- [WRITTEN INSTRUCTION] Write out the whole listing again, exactly as given.

========================

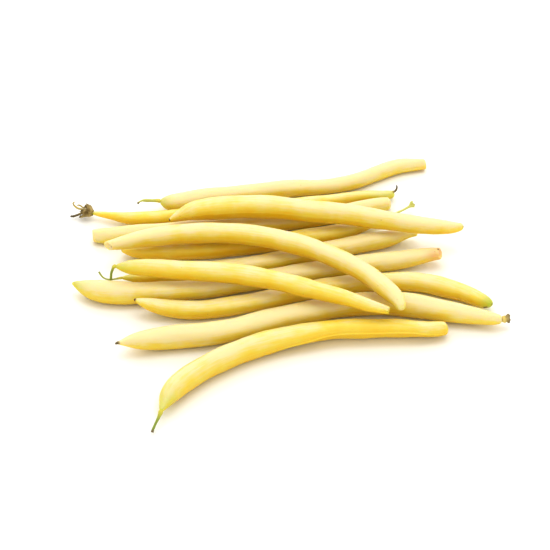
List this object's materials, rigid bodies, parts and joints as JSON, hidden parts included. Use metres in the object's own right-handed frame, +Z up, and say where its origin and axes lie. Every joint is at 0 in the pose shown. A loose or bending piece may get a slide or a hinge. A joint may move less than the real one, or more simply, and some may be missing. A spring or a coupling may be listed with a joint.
{
  "type": "bundle of yellow wax beans",
  "caption": "Loose heap of long curved yellow bean pods lying across one another, some with green stems and dry tips.",
  "frame": {"origin": "on the table, under the middle of the bundle", "axes": "+X along the pods, towards the end where most of them are trimmed; +Z up; the bundle's front faces -Y"},
  "size_m": [0.195, 0.1824, 0.0194],
  "materials": {
    "pod_skin": "satin",
    "stem_green": "matte",
    "dry_husk": "matte"
  },
  "bodies": {
    "root": {"pod_front": "pod_skin", "pod_ivory": "pod_skin", "pod_golden": "pod_skin", "pod_broad": "pod_skin", "pod_tucked": "pod_skin", "pod_shaded": "pod_skin", "pod_trimmed": "pod_skin", "pod_withered": "pod_skin", "pod_back": "pod_skin", "pod_crossing": "pod_skin", "pod_arched": "pod_skin", "pod_top": "pod_skin", "stem_front": "stem_green", "stem_tucked": "stem_green", "stem_shaded": "stem_green", "stem_back": "stem_green", "stem_crossing": "stem_green", "stem_ivory": "dry_husk", "cup_withered": "dry_husk"}
  },
  "joints": []
}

========================

- [WRITTEN ANSWER]
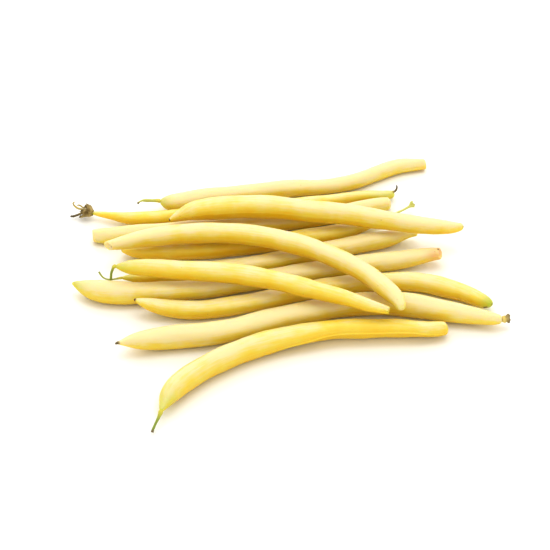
List this object's materials, rigid bodies, parts and joints as JSON, hidden parts included. Use metres in the object's own right-handed frame, +Z up, and say where its origin and axes lie. Every joint is at 0 in the pose shown. A loose or bending piece may get a slide or a hinge. A joint may move less than the real one, or more simply, and some may be missing. A spring or a coupling may be listed with a joint.
{
  "type": "bundle of yellow wax beans",
  "caption": "Loose heap of long curved yellow bean pods lying across one another, some with green stems and dry tips.",
  "frame": {"origin": "on the table, under the middle of the bundle", "axes": "+X along the pods, towards the end where most of them are trimmed; +Z up; the bundle's front faces -Y"},
  "size_m": [0.195, 0.1824, 0.0194],
  "materials": {
    "pod_skin": "satin",
    "stem_green": "matte",
    "dry_husk": "matte"
  },
  "bodies": {
    "root": {"pod_front": "pod_skin", "pod_ivory": "pod_skin", "pod_golden": "pod_skin", "pod_broad": "pod_skin", "pod_tucked": "pod_skin", "pod_shaded": "pod_skin", "pod_trimmed": "pod_skin", "pod_withered": "pod_skin", "pod_back": "pod_skin", "pod_crossing": "pod_skin", "pod_arched": "pod_skin", "pod_top": "pod_skin", "stem_front": "stem_green", "stem_tucked": "stem_green", "stem_shaded": "stem_green", "stem_back": "stem_green", "stem_crossing": "stem_green", "stem_ivory": "dry_husk", "cup_withered": "dry_husk"}
  },
  "joints": []
}